I wonder if something like the GHC's per thread allocation limits could be deployed to the JVM. I've seen enough OOMs kill Java applications serving tons of user requests that any kind of defence would be lovely no matter how fiddly.

What?

The JVM has a single large heap shared between all threads. That's pretty normal. Python mostly works the same way. Its how MySQL works. But its not how PostgreSQL works. Or PHP. The trouble with a single heap is that it makes the JVM vulnerable to a class of bugs where one thread can starve all the others of heap and can cause the entire process to sieze up.

PostgreSQL and PHP don't have that problem for the most part because they run one heap per thread. PostgreSQL spawn subprocesses for every connection and has careful memory limits. Zend PHP does the same. HHVM uses native threads but isolates the heaps. I haven't looked but I imagine Erlang is similar to HHVM.

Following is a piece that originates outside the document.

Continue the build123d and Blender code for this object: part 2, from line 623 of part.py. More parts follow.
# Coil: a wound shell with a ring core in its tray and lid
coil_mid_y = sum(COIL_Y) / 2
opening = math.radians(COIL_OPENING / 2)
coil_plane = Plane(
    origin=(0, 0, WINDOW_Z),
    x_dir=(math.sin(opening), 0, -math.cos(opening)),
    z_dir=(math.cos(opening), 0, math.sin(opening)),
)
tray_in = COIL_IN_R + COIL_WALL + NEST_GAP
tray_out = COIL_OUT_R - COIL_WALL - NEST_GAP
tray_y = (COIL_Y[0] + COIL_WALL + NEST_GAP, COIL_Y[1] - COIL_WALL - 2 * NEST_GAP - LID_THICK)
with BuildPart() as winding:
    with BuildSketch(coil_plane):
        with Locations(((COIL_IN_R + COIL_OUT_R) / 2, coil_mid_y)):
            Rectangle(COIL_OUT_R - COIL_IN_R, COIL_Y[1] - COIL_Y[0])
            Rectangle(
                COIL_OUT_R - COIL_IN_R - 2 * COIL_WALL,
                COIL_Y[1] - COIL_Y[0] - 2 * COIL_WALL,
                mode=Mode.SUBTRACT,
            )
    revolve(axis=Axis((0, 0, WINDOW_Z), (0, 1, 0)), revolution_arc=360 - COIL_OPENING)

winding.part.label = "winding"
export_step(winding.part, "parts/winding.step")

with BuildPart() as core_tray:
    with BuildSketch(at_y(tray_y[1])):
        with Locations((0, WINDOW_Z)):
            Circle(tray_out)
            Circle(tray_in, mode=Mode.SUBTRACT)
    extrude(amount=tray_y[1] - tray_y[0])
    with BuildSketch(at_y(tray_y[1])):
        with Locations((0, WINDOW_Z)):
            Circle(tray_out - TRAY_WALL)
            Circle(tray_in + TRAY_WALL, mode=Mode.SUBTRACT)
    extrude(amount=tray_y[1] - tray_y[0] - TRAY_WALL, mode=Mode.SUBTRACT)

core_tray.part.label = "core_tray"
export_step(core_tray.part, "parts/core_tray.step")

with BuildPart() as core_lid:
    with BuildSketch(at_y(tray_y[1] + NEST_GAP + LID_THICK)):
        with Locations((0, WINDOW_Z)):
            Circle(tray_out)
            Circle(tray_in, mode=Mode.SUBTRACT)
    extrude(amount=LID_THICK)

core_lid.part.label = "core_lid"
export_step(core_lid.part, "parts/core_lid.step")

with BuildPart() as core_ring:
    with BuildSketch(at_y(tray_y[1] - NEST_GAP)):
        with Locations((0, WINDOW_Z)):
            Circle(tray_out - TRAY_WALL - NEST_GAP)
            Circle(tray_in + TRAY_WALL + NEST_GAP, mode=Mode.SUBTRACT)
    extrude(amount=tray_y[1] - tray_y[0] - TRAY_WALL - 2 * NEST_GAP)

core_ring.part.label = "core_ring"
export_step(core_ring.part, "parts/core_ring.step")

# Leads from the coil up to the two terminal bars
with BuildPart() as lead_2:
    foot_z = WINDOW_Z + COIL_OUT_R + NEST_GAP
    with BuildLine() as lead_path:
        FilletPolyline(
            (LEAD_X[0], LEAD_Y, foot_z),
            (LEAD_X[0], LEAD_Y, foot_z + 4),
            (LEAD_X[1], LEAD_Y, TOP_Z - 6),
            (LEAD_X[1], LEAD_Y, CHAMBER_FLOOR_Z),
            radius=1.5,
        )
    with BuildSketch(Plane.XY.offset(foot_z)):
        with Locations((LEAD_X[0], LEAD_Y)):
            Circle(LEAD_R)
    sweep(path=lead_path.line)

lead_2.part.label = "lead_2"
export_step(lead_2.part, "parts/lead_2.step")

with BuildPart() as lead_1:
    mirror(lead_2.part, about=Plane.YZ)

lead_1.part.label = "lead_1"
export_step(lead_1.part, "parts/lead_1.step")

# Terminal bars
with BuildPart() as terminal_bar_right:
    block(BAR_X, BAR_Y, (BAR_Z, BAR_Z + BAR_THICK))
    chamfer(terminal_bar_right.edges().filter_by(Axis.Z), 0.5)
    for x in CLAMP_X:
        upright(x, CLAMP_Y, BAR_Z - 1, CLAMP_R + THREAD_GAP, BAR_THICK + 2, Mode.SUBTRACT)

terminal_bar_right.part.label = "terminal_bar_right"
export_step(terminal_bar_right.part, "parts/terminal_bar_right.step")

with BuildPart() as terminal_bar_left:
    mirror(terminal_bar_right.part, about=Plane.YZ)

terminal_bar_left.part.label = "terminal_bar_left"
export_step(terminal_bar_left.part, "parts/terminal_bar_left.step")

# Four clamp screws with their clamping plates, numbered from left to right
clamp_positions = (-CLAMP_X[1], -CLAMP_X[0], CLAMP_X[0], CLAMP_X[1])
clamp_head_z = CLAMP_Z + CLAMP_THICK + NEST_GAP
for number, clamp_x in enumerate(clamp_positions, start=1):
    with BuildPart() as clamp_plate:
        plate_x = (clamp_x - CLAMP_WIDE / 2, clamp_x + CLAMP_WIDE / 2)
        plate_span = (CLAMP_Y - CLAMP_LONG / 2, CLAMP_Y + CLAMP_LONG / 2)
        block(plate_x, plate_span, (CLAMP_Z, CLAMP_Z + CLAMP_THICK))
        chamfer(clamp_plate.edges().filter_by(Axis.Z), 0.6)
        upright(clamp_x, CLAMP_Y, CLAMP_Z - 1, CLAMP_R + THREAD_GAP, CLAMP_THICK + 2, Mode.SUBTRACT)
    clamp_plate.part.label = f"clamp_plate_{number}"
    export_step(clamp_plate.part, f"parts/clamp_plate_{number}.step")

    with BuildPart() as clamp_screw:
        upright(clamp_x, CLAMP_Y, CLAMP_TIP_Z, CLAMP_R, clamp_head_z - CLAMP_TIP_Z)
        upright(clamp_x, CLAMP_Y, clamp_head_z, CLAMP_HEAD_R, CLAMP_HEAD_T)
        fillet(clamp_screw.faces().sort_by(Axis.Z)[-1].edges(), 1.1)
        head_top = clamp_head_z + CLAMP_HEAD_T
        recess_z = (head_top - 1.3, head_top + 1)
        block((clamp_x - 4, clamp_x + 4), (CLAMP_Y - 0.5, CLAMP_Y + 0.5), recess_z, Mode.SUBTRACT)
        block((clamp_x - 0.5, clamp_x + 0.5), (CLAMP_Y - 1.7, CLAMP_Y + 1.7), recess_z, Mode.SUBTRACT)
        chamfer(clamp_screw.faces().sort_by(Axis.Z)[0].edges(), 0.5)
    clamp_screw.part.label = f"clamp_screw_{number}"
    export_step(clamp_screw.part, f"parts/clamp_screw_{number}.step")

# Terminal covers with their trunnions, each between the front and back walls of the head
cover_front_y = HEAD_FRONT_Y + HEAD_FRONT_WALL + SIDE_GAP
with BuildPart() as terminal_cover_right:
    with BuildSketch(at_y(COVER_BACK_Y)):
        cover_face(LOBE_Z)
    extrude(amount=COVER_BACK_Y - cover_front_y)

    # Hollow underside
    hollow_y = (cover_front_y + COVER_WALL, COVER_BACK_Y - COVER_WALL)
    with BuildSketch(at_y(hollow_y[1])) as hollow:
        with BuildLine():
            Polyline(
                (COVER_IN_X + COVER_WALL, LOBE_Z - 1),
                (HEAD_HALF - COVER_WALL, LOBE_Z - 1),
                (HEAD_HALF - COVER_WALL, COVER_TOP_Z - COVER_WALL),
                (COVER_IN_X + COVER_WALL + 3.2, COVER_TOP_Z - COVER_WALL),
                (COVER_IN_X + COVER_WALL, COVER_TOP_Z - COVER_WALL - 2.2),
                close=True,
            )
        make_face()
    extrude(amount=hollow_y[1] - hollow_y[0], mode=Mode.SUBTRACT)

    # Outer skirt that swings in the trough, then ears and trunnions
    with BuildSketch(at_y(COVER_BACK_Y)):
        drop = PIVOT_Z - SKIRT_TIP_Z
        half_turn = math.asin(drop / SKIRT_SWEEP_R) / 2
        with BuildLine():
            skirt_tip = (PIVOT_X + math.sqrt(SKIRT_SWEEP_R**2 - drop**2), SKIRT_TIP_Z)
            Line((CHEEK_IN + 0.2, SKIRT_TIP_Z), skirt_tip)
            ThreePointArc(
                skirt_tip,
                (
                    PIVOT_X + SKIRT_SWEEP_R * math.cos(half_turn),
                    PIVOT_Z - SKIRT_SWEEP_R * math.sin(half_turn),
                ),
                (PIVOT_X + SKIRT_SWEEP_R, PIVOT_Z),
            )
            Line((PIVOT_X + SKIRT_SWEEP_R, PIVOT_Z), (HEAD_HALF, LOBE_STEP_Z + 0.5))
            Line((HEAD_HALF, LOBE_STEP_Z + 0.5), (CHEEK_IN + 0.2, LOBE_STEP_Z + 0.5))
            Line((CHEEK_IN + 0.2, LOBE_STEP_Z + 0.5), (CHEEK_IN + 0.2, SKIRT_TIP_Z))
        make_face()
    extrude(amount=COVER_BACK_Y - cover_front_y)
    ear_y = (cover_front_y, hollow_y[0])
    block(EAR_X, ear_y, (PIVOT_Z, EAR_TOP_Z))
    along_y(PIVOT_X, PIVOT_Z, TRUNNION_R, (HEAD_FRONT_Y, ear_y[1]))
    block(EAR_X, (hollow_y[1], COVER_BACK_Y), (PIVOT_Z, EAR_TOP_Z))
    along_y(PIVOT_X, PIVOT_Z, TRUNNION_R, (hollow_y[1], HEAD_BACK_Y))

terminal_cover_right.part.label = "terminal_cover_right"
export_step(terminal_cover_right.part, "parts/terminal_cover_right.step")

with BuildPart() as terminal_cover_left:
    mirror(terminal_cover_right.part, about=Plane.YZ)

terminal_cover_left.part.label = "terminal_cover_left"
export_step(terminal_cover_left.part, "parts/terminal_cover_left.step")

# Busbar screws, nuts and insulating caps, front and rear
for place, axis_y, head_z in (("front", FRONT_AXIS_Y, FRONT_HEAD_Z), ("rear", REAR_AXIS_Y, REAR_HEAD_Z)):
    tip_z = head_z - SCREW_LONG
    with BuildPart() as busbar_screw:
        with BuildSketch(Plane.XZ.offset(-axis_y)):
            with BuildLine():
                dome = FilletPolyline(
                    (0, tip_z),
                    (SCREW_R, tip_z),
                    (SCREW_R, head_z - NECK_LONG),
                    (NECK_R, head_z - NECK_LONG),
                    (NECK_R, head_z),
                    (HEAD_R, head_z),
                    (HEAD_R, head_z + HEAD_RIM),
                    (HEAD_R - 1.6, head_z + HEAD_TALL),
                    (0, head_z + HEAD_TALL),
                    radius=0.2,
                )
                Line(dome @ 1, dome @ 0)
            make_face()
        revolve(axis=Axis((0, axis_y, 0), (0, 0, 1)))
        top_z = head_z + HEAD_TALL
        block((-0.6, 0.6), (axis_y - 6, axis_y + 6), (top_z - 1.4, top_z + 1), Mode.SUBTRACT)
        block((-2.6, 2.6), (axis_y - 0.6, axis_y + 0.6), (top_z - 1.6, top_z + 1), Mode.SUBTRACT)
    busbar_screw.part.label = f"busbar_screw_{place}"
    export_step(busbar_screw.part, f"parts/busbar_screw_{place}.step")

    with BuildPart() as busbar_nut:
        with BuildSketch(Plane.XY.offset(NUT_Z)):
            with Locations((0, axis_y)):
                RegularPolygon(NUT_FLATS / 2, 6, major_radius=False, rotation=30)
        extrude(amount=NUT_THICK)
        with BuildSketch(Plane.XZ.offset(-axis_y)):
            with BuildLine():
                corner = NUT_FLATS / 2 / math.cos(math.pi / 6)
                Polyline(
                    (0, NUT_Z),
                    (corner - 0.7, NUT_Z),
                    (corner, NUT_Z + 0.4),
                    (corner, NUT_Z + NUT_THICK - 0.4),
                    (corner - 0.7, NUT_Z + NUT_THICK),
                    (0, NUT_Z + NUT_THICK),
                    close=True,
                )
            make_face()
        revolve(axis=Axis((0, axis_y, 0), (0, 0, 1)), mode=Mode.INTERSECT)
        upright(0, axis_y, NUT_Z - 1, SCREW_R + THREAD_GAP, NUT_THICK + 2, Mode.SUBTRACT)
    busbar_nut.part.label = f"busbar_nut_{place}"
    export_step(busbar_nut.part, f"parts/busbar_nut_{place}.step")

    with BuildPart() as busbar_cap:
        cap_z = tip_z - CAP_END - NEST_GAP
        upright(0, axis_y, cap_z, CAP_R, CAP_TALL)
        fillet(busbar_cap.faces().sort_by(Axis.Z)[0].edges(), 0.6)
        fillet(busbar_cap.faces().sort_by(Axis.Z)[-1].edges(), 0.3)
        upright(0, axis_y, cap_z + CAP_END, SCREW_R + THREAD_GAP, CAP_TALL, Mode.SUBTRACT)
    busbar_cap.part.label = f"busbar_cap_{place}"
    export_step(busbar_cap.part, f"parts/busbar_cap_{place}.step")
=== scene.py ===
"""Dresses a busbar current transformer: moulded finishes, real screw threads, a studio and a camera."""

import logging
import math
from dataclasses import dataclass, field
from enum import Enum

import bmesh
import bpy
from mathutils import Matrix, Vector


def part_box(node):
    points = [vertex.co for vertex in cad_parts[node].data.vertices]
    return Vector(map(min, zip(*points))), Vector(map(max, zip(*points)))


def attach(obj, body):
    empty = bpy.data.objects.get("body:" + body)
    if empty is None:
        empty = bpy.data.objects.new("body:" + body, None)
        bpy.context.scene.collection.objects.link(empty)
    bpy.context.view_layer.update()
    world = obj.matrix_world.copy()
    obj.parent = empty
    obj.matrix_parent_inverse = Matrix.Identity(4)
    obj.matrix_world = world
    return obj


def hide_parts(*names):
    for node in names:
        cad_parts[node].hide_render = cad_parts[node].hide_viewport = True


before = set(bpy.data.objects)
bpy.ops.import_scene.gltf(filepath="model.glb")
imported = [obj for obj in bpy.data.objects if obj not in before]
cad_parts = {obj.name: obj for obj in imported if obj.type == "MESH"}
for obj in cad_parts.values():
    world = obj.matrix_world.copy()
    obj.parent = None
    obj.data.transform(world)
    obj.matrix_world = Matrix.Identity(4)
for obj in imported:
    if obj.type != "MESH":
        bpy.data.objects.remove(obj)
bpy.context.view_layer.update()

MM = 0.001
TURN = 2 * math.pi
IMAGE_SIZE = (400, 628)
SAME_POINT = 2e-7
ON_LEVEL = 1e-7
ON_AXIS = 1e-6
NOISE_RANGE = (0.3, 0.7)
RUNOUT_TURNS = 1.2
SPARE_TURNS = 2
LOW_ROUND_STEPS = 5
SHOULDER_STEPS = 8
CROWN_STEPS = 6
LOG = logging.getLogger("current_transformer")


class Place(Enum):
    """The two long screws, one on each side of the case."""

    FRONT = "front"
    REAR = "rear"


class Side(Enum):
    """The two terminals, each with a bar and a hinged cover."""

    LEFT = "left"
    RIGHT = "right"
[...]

You can defend against those runaway memory consumption bugs with disciple and code review, I guess. But I don't think its worth the risk. Its too easy to make a mistake and let bad code in. So we need to make sure that out of memory problems like this have the smallest blast radius possible like PostgreSQL and PHP do.

Why allocation limits

You can't un-shared-memory the JVM. There is too much code that expects fast access to other thread's data. Its normal. You could totally design a server that keeps a stable of JVM processes and farms the request out to one server at a time, essentially Apache's prefork, but that plays against the JVM's strength and plays up its weaknesses (slow start, large per process overhead, fork is a nightmare, etc).

So it'd be nice to have some limits. The first obvious thing is Isolates, but that would require lots of retooling and it must be hard to implement anyway because it hasn't been. The next obvious thing is per thread reachability limts but I can't imagine it'd be fast to keep that information up to date. And I suspect it'd really really hard to configure the limits sensibly.

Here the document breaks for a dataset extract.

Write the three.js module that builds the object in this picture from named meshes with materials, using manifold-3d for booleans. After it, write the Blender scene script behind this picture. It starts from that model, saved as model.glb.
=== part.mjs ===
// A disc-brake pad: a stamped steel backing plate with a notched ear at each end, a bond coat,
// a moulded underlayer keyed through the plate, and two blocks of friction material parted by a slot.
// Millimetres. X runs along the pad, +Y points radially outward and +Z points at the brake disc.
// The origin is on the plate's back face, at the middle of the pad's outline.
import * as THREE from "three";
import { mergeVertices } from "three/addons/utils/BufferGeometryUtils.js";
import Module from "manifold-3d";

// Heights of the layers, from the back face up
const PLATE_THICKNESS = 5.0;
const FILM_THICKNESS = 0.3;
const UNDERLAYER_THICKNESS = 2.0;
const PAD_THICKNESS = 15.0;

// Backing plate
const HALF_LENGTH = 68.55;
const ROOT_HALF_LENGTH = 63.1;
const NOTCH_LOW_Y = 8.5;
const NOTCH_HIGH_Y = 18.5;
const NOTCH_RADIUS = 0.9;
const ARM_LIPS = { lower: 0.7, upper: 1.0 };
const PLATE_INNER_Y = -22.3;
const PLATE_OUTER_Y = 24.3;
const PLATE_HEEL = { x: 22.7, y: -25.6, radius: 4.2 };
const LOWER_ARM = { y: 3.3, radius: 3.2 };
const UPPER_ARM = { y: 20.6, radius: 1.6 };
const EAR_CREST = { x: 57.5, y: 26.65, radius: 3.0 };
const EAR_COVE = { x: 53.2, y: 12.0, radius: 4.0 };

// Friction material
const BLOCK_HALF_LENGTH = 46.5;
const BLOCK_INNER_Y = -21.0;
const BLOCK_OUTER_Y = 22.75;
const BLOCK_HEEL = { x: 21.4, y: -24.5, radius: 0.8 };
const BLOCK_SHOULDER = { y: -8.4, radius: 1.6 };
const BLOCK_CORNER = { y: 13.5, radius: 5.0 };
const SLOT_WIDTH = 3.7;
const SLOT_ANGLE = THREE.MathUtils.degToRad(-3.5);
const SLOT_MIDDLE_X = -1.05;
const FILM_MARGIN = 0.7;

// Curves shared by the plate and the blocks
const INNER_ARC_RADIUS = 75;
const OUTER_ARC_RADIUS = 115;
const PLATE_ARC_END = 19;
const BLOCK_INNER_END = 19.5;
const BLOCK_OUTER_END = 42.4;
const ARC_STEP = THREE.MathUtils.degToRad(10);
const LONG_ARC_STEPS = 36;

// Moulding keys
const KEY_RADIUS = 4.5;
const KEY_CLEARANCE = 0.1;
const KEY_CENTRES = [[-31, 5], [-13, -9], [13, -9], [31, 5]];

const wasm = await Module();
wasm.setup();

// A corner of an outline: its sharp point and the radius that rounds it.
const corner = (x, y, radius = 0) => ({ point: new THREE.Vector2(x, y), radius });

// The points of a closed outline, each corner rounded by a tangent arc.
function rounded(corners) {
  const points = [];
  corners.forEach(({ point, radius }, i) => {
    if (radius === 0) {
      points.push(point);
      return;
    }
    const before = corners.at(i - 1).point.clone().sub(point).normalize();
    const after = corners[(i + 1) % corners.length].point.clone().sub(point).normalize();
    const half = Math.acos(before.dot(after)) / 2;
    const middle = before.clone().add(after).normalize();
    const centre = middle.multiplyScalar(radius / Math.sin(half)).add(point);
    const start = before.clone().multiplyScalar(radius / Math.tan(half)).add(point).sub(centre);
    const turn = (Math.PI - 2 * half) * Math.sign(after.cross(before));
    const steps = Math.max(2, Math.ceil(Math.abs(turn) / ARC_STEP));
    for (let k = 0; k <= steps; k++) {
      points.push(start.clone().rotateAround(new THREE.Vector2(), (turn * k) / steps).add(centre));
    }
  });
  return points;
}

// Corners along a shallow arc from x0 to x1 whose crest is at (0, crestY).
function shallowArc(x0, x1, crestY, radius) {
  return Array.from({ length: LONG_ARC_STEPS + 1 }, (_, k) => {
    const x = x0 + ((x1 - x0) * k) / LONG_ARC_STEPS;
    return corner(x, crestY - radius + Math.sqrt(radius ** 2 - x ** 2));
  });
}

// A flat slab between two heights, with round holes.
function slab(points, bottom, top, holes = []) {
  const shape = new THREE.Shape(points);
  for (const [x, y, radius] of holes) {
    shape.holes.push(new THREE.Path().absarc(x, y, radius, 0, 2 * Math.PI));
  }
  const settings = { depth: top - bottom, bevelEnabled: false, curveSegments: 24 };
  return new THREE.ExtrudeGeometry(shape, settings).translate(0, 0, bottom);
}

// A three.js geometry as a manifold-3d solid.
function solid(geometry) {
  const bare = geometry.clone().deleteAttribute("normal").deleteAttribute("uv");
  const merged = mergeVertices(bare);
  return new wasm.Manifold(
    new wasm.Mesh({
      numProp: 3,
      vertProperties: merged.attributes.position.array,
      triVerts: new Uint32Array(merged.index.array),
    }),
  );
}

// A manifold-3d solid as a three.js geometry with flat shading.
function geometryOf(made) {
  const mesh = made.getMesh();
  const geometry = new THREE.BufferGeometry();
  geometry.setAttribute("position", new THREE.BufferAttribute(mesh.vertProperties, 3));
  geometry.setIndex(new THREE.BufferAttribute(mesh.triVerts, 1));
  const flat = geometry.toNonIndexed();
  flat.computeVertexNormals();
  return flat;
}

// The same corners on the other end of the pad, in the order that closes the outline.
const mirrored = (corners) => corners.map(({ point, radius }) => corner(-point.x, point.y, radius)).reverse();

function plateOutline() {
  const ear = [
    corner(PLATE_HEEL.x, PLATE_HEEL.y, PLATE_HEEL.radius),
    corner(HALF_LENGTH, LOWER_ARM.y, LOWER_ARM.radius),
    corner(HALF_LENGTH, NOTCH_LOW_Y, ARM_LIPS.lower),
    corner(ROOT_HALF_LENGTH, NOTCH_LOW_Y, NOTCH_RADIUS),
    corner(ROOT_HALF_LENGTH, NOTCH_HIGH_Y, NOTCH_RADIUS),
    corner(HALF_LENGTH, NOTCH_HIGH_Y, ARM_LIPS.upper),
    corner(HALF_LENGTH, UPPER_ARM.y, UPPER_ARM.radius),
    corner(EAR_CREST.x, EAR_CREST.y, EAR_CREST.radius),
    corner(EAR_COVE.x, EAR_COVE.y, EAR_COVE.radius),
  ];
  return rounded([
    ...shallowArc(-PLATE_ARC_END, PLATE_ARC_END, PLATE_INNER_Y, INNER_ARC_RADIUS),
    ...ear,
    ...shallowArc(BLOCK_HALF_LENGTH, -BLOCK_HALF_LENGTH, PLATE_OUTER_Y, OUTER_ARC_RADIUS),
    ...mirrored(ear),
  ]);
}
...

So maybe it'd be simpler to throw per thread allocation limits into the mix. The JVM already does bump the pointer allocation so why not check if the pointer is bumped too far and throw an Error when it is? I know its more complicated than that. Tons more complicated. But my instinct is that its the least complicated option. Less complicated that Isolates and reachability limits at least.

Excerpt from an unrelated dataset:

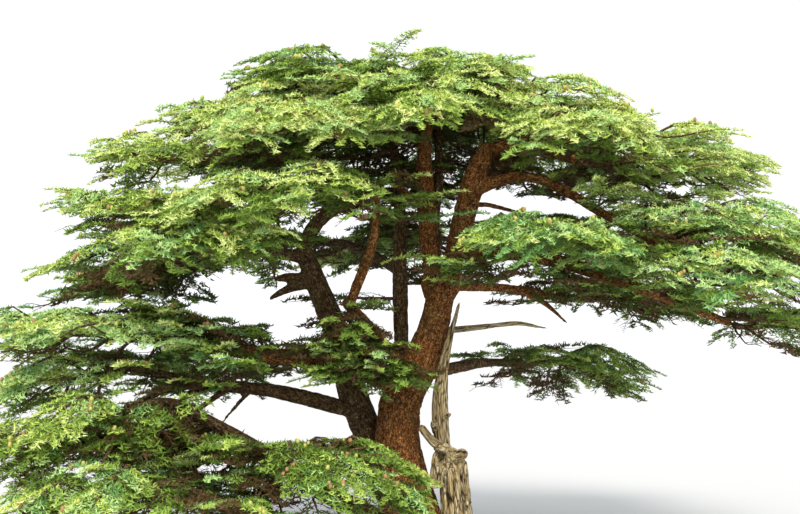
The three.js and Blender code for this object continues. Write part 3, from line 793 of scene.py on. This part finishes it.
def grow_mass(mass, limb, rng):
    """The boughs of one mass, each a line and its radii, on from the limb that carries it, and their fans"""
    boughs, fans = [], []
    seat_at = int(np.linalg.norm(limb.points - mass.corners.mean(0), axis=1).argmin())
    seat, seat_radius = limb.points[seat_at], limb.radii[seat_at]
    far = np.linalg.norm(mass.corners[:, :2] - seat[:2], axis=1)
    longest = far.max()
    heading = math.atan2(*(mass.corners[far.argmax()] - seat)[:2][::-1])
    bend = rng.uniform(-0.18, 0.18)
    main = course(mass, seat, heading - bend / 2, longest * MAIN_REACH, 0.45, bend, rng, 22, steepest=0.9)
    main = led_on(main, limb, seat_at)
    foot = min(seat_radius * 0.8, 0.03 + 0.009 * longest)
    radii = tapered(foot, 0.01, len(main))
    from_foot = np.linspace(0, longest, len(main))
    radii += max(seat_radius * 0.94 - radii[0], 0) * np.exp(-from_foot / 0.55)
    boughs.append((main, radii))
    add_fans(fans, mass, main, 0.5, seat, longest, rng)
    side_step = SIDE_STEP * float(np.clip(USUAL_DEPTH / mass.depth, 0.66, 1.05))
    at = rng.uniform(0.1, 0.3) * side_step
    side = rng.choice([-1, 1])
    while at < longest * 0.9:
        t = at / longest
        place = main[min(len(main) - 2, int(t / MAIN_REACH * (len(main) - 1)))]
        wide = 1.9 if t < 0.06 else 1.25
        turn = side * (wide - 0.75 * t ** 0.8 + rng.uniform(-0.12, 0.12))
        start = heading + bend * (t - 0.5) + turn
        length = mass.reach(place, start - side * 0.15, 6) * rng.uniform(0.86, 1.0)
        if length > SHORTEST_BOUGH:
            share = float(rng.choice(SIDE_LEVELS) + rng.uniform(-0.08, 0.08))
            line = course(mass, place, start, length, share, -side * rng.uniform(0.15, 0.4), rng, 8, 2.2)
            radius = foot * (1 - t) ** 0.8 + 0.012
            boughs.append((line, tapered(min(radius * 0.7, 0.012 + 0.014 * length), 0.008, 8)))
            add_fans(fans, mass, line, share, seat, longest, rng)
        side = -side
        at += side_step * rng.uniform(0.4, 0.62)
    return boughs, fans


def grow_limb(limb, first, last, count, headings, lengths, drop, dying, rng):
    """The boughs on a limb itself, between and behind the masses, and their fans"""
    boughs, fans = [], []
    for k in range(count):
        at = (first + (last - first) * (k + rng.uniform(0, 1)) / count) * limb.along[-1]
        index = min(len(limb.points) - 1, int(at / STEP))
        place, ahead = limb.points[index], limb.tangents[index]
        if headings:
            heading = math.radians(rng.uniform(*headings))
        else:
            heading = math.atan2(ahead[1], ahead[0]) + (-1) ** k * rng.uniform(0.5, 1.2)
        length = rng.uniform(*lengths)
        room = Clearing(place[2] - drop)
        share = rng.uniform(0.0, 0.75)
        line = course(room, place, heading, length, share, rng.uniform(-0.4, 0.4), rng, 7, 1.8)
        boughs.append((line, tapered(min(limb.radii[index] * 0.5, 0.014 + 0.012 * length), 0.008, 7)))
        size = min(1.0, 0.45 + 0.4 * length)
        add_fans(fans, room, line, share, place, length * 1.5, rng, size, dying)
    return boughs, fans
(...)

Why allocation limits would be hard to use

Here are the reasons I can think of right now: 1. Java programmers usually have no idea how much memory they consume so they have no way of setting the limits intelligently. 2. Short lived object get cleaned so fast that maybe they shouldn't count at all. 3. It doesn't play right with thread pools. You'd really want per Runnable/Callable/Whatever limits. 4. What do you do when the limit is reached? 5. If there isn't a limit set on a thread it can still crash the system. You can't set a limit on all threads by default.

I expect that to be less than a tenth of the real reasons but I don't think it matters. I think the stability benefits outweight the complexities of using it. Of implementing it, I dunno.

Proposal

I'd like to take a stab at solving some of these problems. Just for fun. For number 3 and 4 I propose that the limit should be a call stack construct like try...catch...finally. Kinda like this:

try memory 5k {

} catch memory (e) {

} finally {

}

When the error is reached the JVM would unwind throw some ScopedOomError and disolve the limit. finally blocks wouldn't be subject to the limit so they could do what they need to do. You'd want to make the ScopedOomError uncatchable outside the try memory block in which it is declared.

If you declare try memory blocks inside eachother they just set recursive limits. So you could limit a particular activity to some smaller amount inside a larger limit. You couldn't raise the limit from the inside though.

But that isn't really a very good proposal!

Yeah, that proposal doesn't solve lots of the problems. It doesn't protect you from rogue finally blocks or people not setting the limits. It doesn't do any liveness checks. Nor does it tell you how to set the limit safely. But maybe its a good start? Maybe we don't have to solve all the problems and make something perfect. Just good enough.